» WORK INSTRUCTIONS
From the entries below, count every line that contains the word "bends". Please give the number and nothing else.

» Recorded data
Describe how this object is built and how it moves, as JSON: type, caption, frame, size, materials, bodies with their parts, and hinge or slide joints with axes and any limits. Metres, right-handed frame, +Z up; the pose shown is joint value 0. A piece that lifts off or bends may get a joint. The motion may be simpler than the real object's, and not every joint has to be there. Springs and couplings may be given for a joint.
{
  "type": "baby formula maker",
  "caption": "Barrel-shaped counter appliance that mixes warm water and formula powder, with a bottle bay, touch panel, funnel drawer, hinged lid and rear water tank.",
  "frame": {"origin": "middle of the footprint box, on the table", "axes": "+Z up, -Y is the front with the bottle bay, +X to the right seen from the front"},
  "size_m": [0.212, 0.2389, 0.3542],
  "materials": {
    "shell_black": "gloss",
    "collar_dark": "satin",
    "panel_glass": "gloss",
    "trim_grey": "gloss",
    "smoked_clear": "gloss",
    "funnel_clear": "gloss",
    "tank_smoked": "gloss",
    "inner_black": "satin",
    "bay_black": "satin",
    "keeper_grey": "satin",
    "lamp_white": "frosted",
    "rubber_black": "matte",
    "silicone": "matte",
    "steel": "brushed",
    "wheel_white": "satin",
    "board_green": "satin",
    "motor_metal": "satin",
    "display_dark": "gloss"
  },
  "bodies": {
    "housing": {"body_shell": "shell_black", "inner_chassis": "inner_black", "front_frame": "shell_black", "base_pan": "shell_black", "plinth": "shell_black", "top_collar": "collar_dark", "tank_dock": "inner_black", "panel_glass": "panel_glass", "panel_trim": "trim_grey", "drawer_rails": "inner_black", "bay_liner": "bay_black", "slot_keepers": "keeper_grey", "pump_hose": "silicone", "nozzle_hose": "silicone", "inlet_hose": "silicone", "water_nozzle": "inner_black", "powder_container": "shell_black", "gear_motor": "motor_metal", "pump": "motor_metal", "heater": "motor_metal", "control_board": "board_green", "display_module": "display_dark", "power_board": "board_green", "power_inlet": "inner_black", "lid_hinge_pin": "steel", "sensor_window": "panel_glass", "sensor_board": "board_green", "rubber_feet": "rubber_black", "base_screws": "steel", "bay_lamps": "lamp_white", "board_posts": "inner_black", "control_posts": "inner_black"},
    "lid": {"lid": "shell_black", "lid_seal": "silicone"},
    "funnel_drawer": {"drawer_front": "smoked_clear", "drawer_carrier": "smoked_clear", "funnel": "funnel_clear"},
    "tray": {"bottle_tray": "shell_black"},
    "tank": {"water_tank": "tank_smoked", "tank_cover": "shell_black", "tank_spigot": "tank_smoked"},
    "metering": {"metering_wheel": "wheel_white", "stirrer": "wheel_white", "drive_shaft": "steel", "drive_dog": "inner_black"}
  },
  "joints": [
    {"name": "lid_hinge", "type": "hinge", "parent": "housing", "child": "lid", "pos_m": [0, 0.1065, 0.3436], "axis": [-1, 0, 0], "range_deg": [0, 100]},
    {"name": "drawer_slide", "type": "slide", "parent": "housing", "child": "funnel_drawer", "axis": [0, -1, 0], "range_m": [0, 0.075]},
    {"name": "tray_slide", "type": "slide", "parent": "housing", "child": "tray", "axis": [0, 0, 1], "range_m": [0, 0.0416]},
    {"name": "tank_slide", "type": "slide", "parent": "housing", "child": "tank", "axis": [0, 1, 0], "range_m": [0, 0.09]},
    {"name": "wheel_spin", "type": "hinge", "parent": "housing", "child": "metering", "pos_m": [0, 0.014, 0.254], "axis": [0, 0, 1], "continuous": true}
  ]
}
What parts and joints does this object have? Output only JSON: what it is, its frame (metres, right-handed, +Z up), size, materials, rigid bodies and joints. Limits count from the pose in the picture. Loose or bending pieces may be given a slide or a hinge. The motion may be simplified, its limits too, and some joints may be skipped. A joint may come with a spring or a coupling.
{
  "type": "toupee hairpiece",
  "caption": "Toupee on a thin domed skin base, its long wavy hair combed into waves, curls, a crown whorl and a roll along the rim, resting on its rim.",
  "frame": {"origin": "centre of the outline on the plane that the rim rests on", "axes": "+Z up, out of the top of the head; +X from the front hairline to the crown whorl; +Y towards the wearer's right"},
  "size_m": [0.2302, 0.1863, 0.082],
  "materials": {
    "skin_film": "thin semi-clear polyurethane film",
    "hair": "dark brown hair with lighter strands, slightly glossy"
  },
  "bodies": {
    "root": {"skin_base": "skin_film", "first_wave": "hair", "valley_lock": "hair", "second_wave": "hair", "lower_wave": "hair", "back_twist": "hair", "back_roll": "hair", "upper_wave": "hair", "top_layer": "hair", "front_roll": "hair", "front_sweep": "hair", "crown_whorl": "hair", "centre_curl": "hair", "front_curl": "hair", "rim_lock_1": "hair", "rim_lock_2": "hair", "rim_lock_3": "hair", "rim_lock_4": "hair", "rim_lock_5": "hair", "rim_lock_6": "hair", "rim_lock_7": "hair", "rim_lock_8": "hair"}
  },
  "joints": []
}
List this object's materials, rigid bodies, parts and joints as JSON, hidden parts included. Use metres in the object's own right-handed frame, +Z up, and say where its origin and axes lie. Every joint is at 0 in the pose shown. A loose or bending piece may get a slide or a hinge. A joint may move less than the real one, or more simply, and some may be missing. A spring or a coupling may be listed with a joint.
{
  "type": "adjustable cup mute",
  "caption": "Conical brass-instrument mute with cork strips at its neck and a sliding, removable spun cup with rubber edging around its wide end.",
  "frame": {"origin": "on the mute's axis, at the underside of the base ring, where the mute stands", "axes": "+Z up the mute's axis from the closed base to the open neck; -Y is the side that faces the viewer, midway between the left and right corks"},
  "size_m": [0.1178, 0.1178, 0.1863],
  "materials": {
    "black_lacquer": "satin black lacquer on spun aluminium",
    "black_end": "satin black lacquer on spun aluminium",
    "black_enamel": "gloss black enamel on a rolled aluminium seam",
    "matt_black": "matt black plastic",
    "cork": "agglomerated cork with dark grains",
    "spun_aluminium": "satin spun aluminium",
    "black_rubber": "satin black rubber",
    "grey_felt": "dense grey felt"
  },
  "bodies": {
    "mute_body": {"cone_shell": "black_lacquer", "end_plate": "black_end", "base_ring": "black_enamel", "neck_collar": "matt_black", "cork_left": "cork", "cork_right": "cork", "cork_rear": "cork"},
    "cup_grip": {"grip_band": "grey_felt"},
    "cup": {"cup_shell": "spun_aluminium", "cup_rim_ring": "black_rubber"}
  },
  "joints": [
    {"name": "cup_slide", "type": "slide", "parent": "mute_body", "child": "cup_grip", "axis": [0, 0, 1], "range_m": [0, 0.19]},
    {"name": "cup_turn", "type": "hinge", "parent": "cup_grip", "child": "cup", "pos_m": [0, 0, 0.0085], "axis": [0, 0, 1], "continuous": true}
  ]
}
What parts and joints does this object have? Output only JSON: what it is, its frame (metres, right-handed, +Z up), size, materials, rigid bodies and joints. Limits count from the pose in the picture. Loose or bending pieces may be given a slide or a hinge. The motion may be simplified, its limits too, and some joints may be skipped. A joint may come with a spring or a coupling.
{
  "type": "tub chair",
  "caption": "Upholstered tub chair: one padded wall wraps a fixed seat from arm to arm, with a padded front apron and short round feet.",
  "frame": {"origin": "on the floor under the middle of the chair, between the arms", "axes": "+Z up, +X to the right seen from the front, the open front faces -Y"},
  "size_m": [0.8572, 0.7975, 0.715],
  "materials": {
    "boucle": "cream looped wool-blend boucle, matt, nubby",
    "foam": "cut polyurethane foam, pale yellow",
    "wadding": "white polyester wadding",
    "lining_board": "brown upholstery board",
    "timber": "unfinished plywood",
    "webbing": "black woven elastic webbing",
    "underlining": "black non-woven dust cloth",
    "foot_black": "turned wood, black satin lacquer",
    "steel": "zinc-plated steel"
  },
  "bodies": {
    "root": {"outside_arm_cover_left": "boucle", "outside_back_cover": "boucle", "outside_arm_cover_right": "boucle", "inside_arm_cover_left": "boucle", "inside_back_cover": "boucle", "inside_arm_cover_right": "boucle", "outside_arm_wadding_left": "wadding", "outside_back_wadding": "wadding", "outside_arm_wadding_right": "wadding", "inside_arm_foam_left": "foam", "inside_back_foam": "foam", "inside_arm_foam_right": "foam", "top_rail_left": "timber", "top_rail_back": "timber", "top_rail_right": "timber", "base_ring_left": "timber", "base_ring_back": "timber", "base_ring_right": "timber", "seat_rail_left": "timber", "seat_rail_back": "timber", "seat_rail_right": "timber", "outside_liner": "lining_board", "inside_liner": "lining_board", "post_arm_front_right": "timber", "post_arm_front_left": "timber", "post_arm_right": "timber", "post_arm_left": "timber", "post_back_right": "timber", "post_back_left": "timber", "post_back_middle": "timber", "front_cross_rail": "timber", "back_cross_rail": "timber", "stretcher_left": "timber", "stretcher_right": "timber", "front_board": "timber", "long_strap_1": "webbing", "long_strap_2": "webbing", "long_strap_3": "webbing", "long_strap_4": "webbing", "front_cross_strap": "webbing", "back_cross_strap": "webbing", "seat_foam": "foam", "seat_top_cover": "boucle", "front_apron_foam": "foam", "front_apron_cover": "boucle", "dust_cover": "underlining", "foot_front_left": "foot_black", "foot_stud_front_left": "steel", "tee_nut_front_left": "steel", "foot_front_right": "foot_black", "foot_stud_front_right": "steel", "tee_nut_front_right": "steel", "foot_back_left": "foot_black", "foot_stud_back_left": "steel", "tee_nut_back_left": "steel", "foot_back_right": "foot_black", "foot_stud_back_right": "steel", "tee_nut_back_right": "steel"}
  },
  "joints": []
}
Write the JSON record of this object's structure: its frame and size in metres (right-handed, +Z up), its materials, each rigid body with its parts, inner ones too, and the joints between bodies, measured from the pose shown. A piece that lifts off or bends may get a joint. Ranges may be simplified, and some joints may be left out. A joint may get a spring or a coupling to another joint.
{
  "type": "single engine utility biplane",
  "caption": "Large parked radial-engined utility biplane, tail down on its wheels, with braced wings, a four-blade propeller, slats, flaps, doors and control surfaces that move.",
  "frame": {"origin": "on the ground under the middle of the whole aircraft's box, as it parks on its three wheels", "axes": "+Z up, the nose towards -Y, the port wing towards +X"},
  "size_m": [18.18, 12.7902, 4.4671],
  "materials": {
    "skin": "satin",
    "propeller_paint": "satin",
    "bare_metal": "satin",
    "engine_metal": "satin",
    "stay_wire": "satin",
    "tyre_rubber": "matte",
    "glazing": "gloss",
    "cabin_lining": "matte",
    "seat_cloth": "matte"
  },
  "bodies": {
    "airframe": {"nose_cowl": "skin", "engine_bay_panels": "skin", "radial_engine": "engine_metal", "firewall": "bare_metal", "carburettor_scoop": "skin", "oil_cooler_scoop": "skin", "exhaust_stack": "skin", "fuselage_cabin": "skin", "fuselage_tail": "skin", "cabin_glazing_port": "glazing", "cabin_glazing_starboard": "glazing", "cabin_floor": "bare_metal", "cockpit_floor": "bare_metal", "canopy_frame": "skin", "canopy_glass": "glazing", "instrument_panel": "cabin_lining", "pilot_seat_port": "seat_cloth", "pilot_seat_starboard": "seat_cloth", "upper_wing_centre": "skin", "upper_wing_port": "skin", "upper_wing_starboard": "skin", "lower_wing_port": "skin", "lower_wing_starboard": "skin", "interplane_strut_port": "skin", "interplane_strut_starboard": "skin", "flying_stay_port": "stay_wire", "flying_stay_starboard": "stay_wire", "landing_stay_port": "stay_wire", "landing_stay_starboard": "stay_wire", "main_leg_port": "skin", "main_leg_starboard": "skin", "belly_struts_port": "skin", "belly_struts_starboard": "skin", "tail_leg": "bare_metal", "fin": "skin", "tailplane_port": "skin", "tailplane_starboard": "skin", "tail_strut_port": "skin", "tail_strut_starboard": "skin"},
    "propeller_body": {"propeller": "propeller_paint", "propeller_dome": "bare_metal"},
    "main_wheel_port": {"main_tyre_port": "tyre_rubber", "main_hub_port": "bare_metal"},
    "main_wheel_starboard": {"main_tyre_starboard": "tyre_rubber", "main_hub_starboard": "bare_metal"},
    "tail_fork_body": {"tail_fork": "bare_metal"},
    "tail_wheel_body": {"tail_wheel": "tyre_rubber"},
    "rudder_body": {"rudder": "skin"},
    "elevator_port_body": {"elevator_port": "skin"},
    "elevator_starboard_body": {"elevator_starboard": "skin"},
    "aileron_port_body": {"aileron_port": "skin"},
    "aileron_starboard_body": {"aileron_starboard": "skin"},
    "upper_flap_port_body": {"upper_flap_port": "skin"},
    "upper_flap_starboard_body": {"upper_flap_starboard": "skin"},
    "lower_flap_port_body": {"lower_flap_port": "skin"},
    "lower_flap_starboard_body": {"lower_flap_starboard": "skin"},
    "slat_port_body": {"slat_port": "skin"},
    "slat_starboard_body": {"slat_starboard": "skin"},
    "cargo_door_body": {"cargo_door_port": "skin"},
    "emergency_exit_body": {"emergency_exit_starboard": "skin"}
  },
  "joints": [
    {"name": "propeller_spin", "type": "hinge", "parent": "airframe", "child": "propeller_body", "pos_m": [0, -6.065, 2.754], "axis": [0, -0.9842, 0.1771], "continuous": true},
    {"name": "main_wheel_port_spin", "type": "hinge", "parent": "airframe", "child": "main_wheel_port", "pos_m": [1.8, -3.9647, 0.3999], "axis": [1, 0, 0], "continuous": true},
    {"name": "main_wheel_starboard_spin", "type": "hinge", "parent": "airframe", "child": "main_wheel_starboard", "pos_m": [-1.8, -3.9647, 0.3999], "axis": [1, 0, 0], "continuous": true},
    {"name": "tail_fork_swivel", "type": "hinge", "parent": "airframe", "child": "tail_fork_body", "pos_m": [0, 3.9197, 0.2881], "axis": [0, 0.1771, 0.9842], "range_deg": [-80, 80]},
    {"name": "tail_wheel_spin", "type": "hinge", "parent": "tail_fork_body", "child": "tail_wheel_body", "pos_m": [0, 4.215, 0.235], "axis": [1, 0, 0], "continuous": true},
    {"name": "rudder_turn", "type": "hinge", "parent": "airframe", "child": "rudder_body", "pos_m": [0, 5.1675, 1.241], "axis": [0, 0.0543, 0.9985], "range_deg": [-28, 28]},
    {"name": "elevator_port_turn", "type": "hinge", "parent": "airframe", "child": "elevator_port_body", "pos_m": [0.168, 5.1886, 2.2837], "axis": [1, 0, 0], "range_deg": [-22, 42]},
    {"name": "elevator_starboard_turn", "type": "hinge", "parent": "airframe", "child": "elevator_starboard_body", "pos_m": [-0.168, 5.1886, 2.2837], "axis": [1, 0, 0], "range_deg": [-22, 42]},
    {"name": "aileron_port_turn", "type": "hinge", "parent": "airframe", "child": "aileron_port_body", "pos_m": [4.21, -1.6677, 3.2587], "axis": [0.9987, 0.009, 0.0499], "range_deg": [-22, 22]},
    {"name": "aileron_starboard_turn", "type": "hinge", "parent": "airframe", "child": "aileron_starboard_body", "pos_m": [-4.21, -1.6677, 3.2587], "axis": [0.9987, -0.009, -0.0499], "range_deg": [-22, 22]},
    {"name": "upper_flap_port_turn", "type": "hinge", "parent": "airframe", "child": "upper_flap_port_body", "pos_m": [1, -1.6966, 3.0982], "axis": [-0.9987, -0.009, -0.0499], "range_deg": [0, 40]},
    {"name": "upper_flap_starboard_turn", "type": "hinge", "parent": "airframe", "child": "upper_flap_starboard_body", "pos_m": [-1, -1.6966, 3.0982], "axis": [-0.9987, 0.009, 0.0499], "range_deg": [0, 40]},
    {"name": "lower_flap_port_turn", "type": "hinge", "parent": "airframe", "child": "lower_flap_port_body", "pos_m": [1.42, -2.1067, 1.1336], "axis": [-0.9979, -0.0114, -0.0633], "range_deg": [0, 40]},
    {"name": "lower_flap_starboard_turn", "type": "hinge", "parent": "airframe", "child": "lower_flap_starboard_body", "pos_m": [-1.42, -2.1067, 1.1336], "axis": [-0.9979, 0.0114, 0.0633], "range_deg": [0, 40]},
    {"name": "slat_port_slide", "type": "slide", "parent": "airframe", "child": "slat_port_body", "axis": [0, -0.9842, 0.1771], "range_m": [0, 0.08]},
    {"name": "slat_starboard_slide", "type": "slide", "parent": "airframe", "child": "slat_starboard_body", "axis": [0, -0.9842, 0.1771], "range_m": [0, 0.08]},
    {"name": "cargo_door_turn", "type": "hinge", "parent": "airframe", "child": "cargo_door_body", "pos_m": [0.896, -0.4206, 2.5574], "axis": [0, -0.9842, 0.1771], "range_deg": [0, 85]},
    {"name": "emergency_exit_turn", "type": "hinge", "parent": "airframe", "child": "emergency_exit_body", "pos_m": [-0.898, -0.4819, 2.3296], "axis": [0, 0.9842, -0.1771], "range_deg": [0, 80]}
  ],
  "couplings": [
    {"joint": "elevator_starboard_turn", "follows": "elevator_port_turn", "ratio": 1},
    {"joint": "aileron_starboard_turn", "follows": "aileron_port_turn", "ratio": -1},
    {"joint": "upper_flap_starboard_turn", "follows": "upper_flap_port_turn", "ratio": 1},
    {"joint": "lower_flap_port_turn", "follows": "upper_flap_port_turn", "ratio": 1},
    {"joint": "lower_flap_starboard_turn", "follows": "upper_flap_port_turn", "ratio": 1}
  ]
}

» CORRECT RESPONSE
2